One of the things I noticed (like so many of us) when first attempting meditation was the constant ramblings of my mind. I was shocked and dismayed at how a simple thought, feeling or sensation could waft through my mind and without hesitation tantalize my attention over hill and dale, and I wondered “could this mind be trained to sit still and relax?”

I have been practicing meditation since 1996, 18 years. During my first year of practice (I don’t recall who the teacher was at the time) I followed a guided meditation that used an image I still employ today. This image worked then because it encouraged a firm yet gentle attitude that countered my usual judgmental mind. It works for me still because my training is not complete. I will train in this way . . .

Train-Puppies-Step-11The first steps in training my mind was to relate to it like that of a cute-cuddly puppy. When training a puppy to sit we cup it in two hands, look directly into its eyes, direct its rump to the floor and say “sit.” And it will do so for about two seconds until a dust-ball tumbles past its line of sight. Retrieving the puppy I again take it gently in both hands, bring it back to the spot of training and begin again…
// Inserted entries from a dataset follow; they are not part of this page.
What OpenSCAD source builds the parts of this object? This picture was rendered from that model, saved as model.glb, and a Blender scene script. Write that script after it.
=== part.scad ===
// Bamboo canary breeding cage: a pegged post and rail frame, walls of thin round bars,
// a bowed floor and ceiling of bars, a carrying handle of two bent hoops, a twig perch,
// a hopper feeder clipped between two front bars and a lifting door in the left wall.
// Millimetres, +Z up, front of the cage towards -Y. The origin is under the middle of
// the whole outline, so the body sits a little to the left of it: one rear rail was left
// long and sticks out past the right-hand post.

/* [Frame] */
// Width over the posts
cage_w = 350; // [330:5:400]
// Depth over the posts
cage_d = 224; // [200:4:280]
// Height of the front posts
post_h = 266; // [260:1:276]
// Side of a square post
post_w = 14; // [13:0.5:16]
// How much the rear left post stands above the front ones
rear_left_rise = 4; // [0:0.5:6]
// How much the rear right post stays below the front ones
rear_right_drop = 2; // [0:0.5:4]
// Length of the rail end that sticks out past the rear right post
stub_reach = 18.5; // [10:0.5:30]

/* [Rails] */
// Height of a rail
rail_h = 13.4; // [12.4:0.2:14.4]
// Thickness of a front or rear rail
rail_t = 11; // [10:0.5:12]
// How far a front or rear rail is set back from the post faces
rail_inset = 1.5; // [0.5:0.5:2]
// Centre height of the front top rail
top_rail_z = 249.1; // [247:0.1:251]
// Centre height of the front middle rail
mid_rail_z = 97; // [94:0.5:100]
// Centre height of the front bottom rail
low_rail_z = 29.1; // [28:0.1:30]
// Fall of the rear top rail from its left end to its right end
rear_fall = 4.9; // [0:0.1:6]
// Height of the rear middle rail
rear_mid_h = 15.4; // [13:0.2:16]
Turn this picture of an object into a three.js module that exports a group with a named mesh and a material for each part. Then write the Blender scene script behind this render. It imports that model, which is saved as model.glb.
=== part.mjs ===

and again…and again. All the while, the instructor informed, notice and delight in every second the puppies attention expands on its new skill.

Silly as it may sound, I named my imaginary puppy Boo-Boo. In this way I practiced kindness with the little boo-boos of wandering off topic. It’s just a little boo-boo, come back here, right here.  That’s it, good girl. Sit Boo-Boo, sit.

This image works for me still, as second nature when I realize my mind is about to or has wandered off into unwholesome impressions. Sit Boo-Boo, sit.

Ajahn Pasanno says:

Learning how to meditate, how to develop the mind, is learning how to direct  attention in a skillful way. What we direct our attention to is what our reality is. We can direct our attention to all the chaos in the world around us, or to the chaos is the world around us, or to the chaos of our own personal dramas – but we don’t have to do that. We can direct our attention in other ways, we can learn how to direct attention to things which are very soothing to the mind, things that are conducive to peace, to a sense of clarity. Or we direct it to the things that come up, investigating and contemplating them simply as feelings.

This excerpt comes from an essay I found very useful. It’s titled Meditation on the Breath. In this essay he explains the sixteen steps of breath meditation in very simple and tangible terms. It’s a study worth printing out, bringing your attention to and encouraging it to stay put.

The first set concerns the body, and the first two stages of it are just about knowing the short breath (rassam pajanati), and knowing the long breath (digham pajanati). From then on each stage starts off with: ‘The monk trains himself thus…’ I shall train in this way.